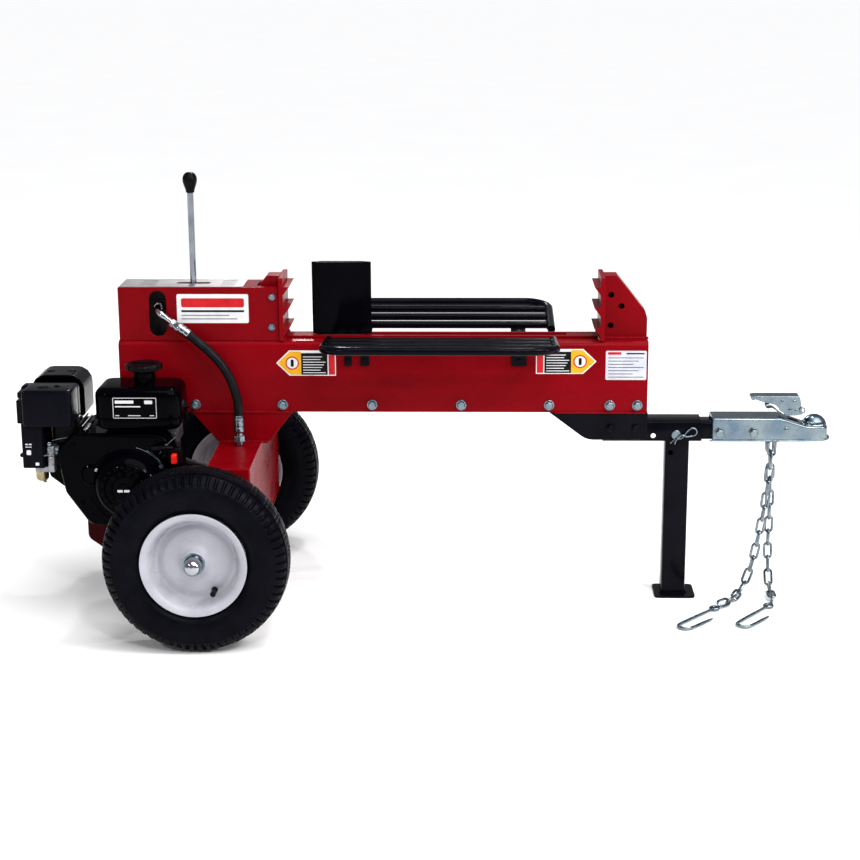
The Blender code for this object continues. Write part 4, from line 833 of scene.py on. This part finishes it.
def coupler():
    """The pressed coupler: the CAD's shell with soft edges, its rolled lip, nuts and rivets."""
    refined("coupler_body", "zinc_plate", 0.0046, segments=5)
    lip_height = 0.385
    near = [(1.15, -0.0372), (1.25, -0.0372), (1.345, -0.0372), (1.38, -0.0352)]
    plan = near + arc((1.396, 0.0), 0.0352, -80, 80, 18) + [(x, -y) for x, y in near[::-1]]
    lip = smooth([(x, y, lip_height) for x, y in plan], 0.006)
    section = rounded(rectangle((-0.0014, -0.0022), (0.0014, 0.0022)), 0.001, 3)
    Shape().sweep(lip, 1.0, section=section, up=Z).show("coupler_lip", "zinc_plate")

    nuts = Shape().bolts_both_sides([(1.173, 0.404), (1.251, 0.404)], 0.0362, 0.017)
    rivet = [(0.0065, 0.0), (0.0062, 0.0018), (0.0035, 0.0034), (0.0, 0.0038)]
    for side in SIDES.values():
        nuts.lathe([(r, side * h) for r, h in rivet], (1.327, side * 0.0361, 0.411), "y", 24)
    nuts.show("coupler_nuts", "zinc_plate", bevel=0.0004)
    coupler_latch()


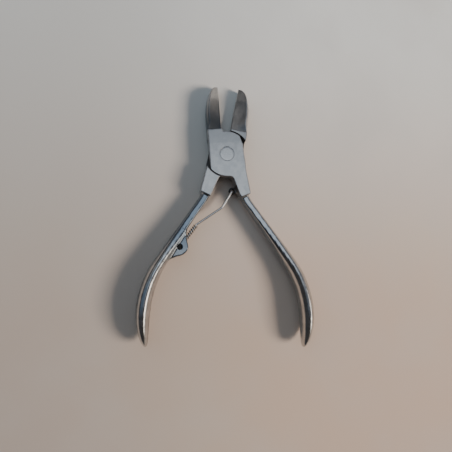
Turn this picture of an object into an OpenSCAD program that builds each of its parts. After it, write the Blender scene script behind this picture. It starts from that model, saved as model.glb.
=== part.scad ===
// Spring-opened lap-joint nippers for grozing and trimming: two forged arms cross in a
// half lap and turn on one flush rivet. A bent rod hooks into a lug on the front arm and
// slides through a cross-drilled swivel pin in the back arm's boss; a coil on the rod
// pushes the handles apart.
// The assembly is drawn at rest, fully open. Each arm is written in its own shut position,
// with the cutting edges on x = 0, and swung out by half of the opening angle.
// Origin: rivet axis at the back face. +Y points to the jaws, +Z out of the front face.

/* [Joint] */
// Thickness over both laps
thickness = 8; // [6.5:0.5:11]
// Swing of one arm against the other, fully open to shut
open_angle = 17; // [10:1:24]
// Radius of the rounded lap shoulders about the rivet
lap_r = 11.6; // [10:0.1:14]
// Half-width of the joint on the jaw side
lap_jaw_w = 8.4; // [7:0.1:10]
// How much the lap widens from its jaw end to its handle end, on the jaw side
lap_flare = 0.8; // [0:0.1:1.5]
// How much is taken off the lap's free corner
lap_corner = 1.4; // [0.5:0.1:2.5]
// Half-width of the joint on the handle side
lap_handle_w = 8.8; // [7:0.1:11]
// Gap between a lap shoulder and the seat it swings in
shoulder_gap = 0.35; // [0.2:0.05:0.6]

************

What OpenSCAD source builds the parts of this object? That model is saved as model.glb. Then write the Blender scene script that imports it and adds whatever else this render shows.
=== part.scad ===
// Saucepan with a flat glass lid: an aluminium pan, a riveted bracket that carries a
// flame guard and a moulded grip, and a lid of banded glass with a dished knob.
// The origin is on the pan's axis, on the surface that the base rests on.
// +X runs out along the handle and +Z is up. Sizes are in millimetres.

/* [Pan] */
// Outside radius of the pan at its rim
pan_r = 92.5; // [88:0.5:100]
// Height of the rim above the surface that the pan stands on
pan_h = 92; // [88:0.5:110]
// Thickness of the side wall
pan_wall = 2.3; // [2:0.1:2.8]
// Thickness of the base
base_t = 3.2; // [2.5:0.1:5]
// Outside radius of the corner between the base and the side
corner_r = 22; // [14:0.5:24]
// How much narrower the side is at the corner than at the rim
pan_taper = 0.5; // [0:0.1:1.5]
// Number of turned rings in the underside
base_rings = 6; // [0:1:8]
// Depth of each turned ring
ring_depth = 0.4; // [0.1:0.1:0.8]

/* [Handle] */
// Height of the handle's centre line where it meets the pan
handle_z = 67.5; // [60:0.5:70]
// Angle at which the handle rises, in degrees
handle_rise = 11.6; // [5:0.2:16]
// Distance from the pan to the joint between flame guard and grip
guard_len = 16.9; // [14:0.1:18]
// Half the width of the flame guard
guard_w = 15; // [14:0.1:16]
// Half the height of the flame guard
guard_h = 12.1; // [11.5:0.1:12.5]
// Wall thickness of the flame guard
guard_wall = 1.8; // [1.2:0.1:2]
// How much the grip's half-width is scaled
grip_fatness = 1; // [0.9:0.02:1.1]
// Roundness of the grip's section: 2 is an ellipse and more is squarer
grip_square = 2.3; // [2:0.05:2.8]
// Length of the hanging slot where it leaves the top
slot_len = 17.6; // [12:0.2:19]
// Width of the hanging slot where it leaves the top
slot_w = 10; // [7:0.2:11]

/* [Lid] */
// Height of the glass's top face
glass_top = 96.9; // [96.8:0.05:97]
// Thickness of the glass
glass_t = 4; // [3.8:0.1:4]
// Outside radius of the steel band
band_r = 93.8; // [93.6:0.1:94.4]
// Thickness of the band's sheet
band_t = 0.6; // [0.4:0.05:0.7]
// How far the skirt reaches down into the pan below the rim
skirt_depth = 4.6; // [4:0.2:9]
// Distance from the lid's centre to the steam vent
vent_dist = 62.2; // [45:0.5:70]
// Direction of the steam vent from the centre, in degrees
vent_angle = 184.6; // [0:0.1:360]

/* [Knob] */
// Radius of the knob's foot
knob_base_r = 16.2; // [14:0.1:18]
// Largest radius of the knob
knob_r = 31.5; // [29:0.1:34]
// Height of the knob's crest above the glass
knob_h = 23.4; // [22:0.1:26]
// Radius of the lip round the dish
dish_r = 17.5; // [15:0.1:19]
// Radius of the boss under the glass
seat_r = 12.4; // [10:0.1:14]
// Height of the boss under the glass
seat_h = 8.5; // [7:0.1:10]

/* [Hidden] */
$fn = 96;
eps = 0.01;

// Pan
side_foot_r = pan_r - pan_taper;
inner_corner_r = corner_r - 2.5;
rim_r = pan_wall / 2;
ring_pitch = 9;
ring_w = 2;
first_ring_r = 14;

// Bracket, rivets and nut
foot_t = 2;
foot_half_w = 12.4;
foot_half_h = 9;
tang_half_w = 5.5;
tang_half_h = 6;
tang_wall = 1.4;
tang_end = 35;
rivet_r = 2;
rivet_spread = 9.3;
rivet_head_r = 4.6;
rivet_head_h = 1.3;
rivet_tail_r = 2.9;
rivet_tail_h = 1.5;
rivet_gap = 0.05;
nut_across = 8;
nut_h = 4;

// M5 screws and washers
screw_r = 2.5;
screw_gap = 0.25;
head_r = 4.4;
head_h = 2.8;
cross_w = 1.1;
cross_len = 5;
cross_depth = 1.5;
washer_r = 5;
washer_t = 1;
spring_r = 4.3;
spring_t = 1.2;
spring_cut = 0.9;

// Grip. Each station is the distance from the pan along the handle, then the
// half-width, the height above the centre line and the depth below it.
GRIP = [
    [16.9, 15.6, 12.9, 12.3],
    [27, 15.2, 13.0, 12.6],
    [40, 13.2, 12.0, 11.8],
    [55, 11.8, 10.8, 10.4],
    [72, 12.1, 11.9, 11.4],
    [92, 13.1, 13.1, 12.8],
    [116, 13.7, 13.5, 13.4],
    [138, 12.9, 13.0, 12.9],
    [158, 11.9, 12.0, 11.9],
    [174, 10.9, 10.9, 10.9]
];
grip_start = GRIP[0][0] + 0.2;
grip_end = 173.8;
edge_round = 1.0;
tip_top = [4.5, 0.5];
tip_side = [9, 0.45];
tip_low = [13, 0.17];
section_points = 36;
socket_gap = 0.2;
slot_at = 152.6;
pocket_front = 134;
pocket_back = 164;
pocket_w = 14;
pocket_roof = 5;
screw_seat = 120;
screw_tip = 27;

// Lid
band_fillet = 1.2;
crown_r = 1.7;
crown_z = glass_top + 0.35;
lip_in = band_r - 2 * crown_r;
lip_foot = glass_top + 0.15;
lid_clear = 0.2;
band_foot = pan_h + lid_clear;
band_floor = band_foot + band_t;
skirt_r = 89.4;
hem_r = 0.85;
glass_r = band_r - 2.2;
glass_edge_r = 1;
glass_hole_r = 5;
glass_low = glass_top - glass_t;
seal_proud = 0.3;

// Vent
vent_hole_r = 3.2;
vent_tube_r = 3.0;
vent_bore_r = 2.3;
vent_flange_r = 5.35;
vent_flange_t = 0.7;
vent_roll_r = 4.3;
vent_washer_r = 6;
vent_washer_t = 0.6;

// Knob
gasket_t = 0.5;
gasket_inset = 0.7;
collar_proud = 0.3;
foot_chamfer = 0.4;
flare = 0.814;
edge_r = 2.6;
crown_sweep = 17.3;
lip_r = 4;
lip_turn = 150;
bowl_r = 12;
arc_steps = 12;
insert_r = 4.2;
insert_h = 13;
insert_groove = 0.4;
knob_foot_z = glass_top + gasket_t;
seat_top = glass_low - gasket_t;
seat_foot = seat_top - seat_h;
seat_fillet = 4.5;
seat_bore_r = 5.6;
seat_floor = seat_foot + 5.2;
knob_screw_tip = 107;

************

■ What is expected: Give back, word for word, only the lines above from the line holding "The Blender code" to the line holding "Turn this picture", both included.

■ Result of the exercise:
The Blender code for this object continues. Write part 4, from line 833 of scene.py on. This part finishes it.
def coupler():
    """The pressed coupler: the CAD's shell with soft edges, its rolled lip, nuts and rivets."""
    refined("coupler_body", "zinc_plate", 0.0046, segments=5)
    lip_height = 0.385
    near = [(1.15, -0.0372), (1.25, -0.0372), (1.345, -0.0372), (1.38, -0.0352)]
    plan = near + arc((1.396, 0.0), 0.0352, -80, 80, 18) + [(x, -y) for x, y in near[::-1]]
    lip = smooth([(x, y, lip_height) for x, y in plan], 0.006)
    section = rounded(rectangle((-0.0014, -0.0022), (0.0014, 0.0022)), 0.001, 3)
    Shape().sweep(lip, 1.0, section=section, up=Z).show("coupler_lip", "zinc_plate")

    nuts = Shape().bolts_both_sides([(1.173, 0.404), (1.251, 0.404)], 0.0362, 0.017)
    rivet = [(0.0065, 0.0), (0.0062, 0.0018), (0.0035, 0.0034), (0.0, 0.0038)]
    for side in SIDES.values():
        nuts.lathe([(r, side * h) for r, h in rivet], (1.327, side * 0.0361, 0.411), "y", 24)
    nuts.show("coupler_nuts", "zinc_plate", bevel=0.0004)
    coupler_latch()


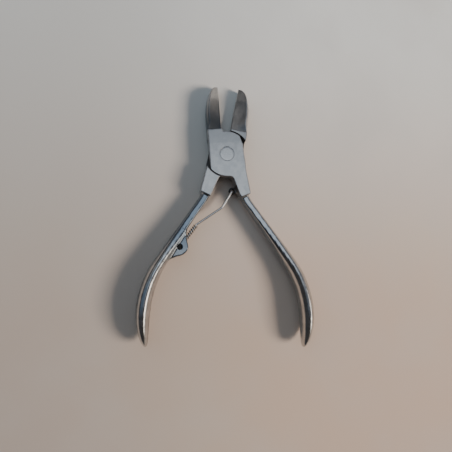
Turn this picture of an object into an OpenSCAD program that builds each of its parts. After it, write the Blender scene script behind this picture. It starts from that model, saved as model.glb.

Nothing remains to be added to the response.